There are a few differences between this refinitiv real-time pipeline and the other pipelines, which are listed below:

  • Unlike other FSI accelerator pipelines, it is not advised to change the reader of the refinitivrealtime pipeline, since it relies on the reader .qsp.read.fromStream to receive a live stream of data from the upstream feed handler.
  • The refinitivrealtime pipeline has two target tables that can be configured rather than one; .fsi.targetTradeTable and .fsi.targetQuoteTable.
  • The refinitivrealtime pipeline has teo sets of column and value mappings to be configured, one set for the target trade table and one for the target quote table.

TRTH Market Data

The FSI accelerator package has three pipelines for ingesting TRTH (Thomson Reuters Tick History) market data. Each pipeline defaults to reading the source TRTH data from an S3 bucket in CSV format.

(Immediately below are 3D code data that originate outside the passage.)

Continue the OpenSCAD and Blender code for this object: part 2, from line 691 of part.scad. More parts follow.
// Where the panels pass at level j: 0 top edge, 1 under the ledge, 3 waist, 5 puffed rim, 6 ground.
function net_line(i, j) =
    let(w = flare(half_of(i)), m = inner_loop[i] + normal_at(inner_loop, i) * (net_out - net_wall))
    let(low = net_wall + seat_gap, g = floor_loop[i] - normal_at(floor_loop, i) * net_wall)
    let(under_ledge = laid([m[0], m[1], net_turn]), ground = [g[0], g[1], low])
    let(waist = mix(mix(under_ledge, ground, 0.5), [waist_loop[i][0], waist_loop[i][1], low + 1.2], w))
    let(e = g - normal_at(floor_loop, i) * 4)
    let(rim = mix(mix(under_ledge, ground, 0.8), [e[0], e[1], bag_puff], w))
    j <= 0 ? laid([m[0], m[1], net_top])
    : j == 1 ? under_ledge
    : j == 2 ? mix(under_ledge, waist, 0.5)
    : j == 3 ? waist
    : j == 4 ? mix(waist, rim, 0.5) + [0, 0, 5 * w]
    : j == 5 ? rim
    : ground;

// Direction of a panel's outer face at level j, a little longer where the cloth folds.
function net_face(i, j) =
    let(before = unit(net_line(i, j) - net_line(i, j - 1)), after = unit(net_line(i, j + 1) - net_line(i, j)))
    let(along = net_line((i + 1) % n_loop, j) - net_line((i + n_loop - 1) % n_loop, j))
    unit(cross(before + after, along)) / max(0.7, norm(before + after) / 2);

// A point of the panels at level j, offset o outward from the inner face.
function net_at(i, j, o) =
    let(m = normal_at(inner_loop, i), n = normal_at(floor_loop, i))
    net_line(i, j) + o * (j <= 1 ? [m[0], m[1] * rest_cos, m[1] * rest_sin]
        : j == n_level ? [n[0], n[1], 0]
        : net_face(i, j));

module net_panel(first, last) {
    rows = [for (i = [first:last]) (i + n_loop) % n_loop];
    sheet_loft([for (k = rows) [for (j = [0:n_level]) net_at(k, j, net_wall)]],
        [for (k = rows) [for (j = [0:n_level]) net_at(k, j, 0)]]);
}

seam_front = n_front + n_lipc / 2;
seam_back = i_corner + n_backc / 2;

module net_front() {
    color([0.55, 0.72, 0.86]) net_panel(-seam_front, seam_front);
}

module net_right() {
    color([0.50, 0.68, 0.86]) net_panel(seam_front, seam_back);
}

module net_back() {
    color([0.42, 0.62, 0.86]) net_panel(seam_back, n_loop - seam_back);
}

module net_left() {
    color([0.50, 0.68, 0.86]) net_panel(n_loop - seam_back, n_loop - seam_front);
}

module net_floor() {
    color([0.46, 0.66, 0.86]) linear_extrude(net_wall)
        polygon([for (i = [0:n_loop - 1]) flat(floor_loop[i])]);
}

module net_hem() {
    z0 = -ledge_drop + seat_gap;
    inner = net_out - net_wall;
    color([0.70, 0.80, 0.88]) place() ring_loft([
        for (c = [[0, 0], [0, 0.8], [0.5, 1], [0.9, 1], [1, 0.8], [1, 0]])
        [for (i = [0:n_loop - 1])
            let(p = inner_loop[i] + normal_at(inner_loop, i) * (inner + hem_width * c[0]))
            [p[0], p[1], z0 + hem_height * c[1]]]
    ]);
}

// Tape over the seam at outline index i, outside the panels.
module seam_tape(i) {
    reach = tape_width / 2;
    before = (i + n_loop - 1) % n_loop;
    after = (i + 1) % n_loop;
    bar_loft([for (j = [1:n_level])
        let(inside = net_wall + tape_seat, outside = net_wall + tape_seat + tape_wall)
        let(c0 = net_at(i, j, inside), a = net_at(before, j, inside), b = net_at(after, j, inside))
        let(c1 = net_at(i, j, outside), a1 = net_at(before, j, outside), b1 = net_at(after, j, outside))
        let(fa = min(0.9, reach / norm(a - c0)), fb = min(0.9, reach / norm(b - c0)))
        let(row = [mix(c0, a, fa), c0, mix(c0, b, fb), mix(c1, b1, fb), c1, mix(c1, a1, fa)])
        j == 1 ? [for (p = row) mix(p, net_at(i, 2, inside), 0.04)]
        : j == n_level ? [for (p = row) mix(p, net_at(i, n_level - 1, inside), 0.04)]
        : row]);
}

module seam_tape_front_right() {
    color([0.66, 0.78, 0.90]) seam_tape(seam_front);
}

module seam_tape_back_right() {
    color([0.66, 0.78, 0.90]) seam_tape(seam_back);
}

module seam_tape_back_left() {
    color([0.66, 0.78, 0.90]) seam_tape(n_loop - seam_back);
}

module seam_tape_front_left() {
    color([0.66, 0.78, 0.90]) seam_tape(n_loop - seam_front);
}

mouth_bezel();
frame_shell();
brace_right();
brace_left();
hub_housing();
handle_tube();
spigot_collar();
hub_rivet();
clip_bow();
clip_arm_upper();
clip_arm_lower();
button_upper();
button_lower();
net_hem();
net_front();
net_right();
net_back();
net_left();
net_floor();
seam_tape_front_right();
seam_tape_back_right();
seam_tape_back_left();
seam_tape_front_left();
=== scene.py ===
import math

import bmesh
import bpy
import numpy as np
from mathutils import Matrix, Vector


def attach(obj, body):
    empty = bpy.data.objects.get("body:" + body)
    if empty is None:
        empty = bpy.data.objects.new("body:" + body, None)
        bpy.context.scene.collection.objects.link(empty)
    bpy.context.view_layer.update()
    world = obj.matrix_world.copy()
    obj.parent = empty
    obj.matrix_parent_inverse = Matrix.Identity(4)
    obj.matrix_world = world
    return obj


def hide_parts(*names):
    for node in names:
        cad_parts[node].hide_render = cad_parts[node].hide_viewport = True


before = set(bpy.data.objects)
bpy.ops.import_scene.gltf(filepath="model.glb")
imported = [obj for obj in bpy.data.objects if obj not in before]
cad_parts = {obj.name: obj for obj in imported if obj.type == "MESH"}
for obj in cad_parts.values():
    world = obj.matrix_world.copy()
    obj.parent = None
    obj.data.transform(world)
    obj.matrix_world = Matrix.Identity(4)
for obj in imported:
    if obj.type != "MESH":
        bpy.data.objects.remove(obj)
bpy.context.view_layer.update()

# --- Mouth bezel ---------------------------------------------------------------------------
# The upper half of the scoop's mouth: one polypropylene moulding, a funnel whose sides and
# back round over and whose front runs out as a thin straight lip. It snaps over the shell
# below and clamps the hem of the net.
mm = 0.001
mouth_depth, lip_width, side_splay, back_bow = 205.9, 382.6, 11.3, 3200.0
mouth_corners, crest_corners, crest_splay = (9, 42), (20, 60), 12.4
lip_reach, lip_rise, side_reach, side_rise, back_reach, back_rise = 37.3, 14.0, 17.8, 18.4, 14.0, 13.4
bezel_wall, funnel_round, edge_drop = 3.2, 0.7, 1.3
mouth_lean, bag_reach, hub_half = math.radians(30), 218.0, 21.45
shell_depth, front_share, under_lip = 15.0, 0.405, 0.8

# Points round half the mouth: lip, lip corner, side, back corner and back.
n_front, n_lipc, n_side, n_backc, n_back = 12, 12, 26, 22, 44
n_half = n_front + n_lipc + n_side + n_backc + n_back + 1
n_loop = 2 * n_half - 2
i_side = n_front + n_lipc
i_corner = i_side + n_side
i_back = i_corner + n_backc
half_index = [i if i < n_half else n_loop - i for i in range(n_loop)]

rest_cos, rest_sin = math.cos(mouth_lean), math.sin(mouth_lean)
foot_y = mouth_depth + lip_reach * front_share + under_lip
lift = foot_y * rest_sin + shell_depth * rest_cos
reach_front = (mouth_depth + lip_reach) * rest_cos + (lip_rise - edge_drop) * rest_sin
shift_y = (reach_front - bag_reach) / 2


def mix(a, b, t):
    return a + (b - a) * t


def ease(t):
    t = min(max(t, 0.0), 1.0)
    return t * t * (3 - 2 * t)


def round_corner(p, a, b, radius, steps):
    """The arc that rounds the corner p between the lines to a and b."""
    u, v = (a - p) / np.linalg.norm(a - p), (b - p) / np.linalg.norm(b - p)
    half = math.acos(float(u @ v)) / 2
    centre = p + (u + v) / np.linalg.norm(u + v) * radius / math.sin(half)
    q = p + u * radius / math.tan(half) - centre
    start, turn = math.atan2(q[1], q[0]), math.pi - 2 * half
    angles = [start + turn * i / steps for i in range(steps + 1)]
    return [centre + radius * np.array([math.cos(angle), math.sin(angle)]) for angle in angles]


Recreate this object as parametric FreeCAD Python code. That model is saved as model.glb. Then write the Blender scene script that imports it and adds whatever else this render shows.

  • trthquotes: Ingests historical quote data from TRTH (Thomson Reuters Tick History) via a CSV export. By default, this data is written to the Quote table. The following should be noted about this pipeline (particularly when configuring it):

    • The follwing column must be present in the source data: Type.
    • The following columns must be present as a KXColumnName in the pipeline's column mapping and as a column in the pipeline's schema: eventTimestamp and gmtOffset.
    • The target table of the pipeline must have an eventTimestamp column.
    • Only rows where Type=Quote in the source data are ingested.
    • The eventTimestamp column is updated based on the gmtOffset column to ensure all timestamps are ingested in GMT.
  • trthtrades: Ingests historical trade data from TRTH via a CSV export. By default, this data is written to the Trade table. The following should be noted about this pipeline (particularly when configuring it):

    • The following columns must be present in the source data: Price and Type.
    • The following columns must be present as a KXColumnName in the pipeline's column mapping and as a column in the pipeline's schema: eventTimestamp and gmtOffset.
    • The target table of the pipeline must have an eventTimestamp column.
    • If the Price column is null (empty) in the source data for a particular row, that row is excluded from ingestion.
    • Only rows where Type=Trade in the source data are ingested.
    • The eventTimestamp column is updated based on the gmtOffset column to ensure all timestamps are ingested in GMT.
  • trthcancor: Ingests real-time and historical data related to trade cancellations and corrections from TRTH using a CSV export. By default, this data is written to the CanCor table. The following should be noted about this pipeline (particularly when configuring it):

    • The following column must be present in the source data: Type.
    • The following columns must be present as a KXColumnName in the pipeline's column mapping and as a column in the pipeline's schema: eventTimestamp, gmtOffset, exchTime and origDate.
    • The target table of the pipeline must have an eventTimestamp and exchTime column.
    • Only rows where Type=Correction in the source data are ingested.
    • The eventTimestamp column is updated based on the gmtOffset column to ensure all timestamps are ingested in GMT.
    • The origDate column is prepended to the exchTime column to form a timestamp. This is done as the Exch Time column in the source data has no date. Once prepended, the exchTime is updated based on the gmtOffset column to ensure all timestamps are ingested in GMT.

Reference Data

The FSI accelerator package has 3 pipelines for ingesting reference data from Refinitiv DataScope. As with the TRTH market data, each pipeline defaults to reading the source data from an S3 bucket in a CSV format.

  • refinstrument: Ingests reference data for financial instruments, including details such as symbol, description, security type, etc. By default, this data is written to the Instrument table.
  • refcorpactions: Ingests corporate actions data, providing information about events such as stock splits, mergers, and acquisitions. By default, this data is written to the CorpActions table.
  • refdividendrecords: Ingests dividend records data, including dividend payments and associated details. By default, this data is written to the DividendRecords table.